Tuesday, March 8, 2016, 11:05 AM ET|Posted by Will Richmond
New research from Pivotal Research Group, based on Nielsen data, reveals that at the end of February, 2016, SVOD services were in over 50% of U.S. TV households, up from 43% in February 2015. The SVOD services included are Netflix, Amazon Prime and Hulu.
No surprise, Netflix is by far the most popular SVOD service, in 45% of U.S. homes (up from 38% a year ago), followed by Amazon Prime in 21% of homes (up from 15% a year ago) and then Hulu in 10% of homes (up from 7% a year ago).
However, based on its analysis, Pivotal asserts that TV networks’ viewing is down “only modestly” and that certain networks including CBS and Time Warner’s ad-supported networks have actually experienced growth an increase in viewing in SVOD homes vs. non-SVOD homes.
Pivotal’s analysis found that for the period Oct. ’15 to Feb. ’16, TV viewing in SVOD homes was worse by 1.5% vs. non-SVOD homes, also excluding TV viewing on connected devices. In SVOD households, major TV network groups experiencing a viewership increase from Oct. ’15 to Feb. ’16 included CBS (up 13.2%), Crown (up 7.2%), Time Warner (up 2.8%), AMC (up 1.7%) and Scripps (up 1.4%), while those experiencing a decline included Disney (down 8.7%), NBCU (down 7.5%), Discovery (down 6.4%), Viacom (down 3.7%) and Fox (down 3%).

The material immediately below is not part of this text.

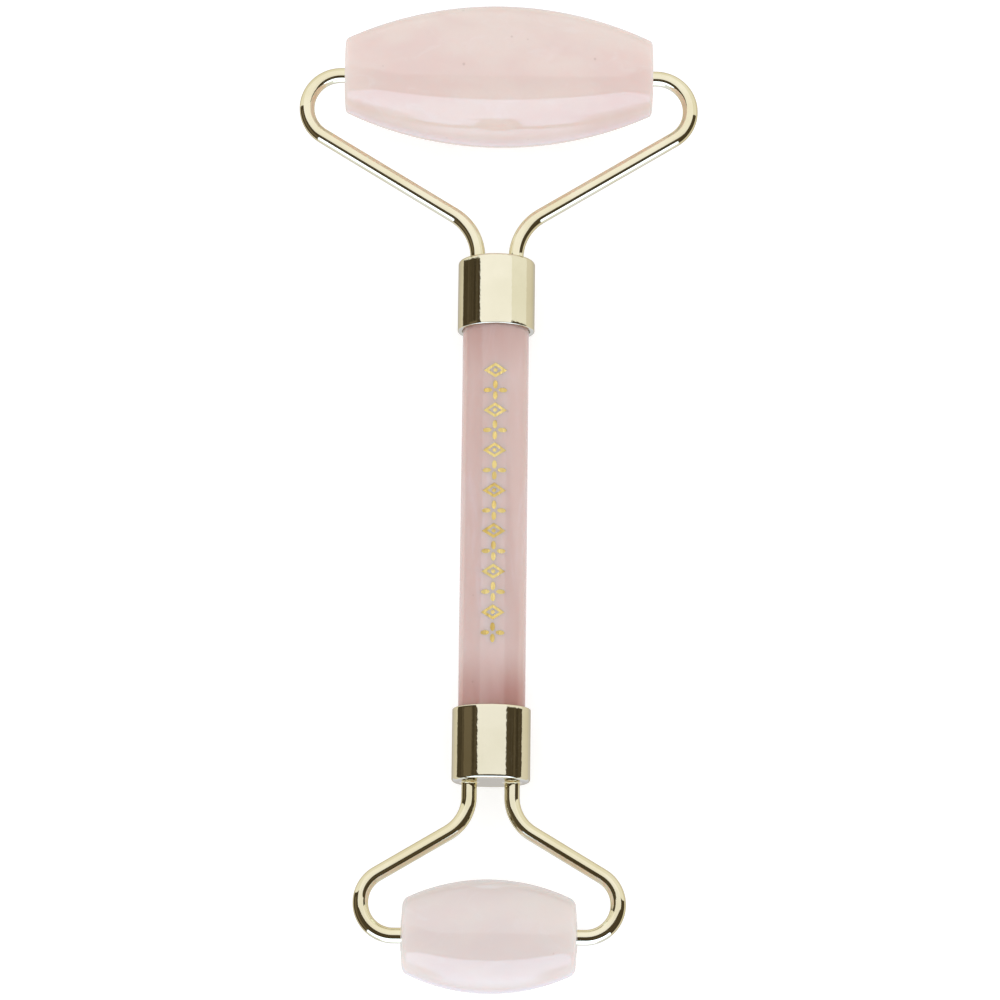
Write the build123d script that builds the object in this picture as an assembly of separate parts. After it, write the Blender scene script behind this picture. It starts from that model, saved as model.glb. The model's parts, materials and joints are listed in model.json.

Pivotal concludes that at the medium level, TV ad spending will not be meaningfully affected by the viewing trends. Instead, there will be shifts in spending among networks based on audience trends. The bigger risk is to affiliate fees, which are seen a vulnerable to skinny bundle adoption. As I’ve written before, I think skinny bundle adoption is actually likely to be relatively small, but we’ll see. Pivotal also notes that a content spending “arms race” will pressure all TV networks’ profitability.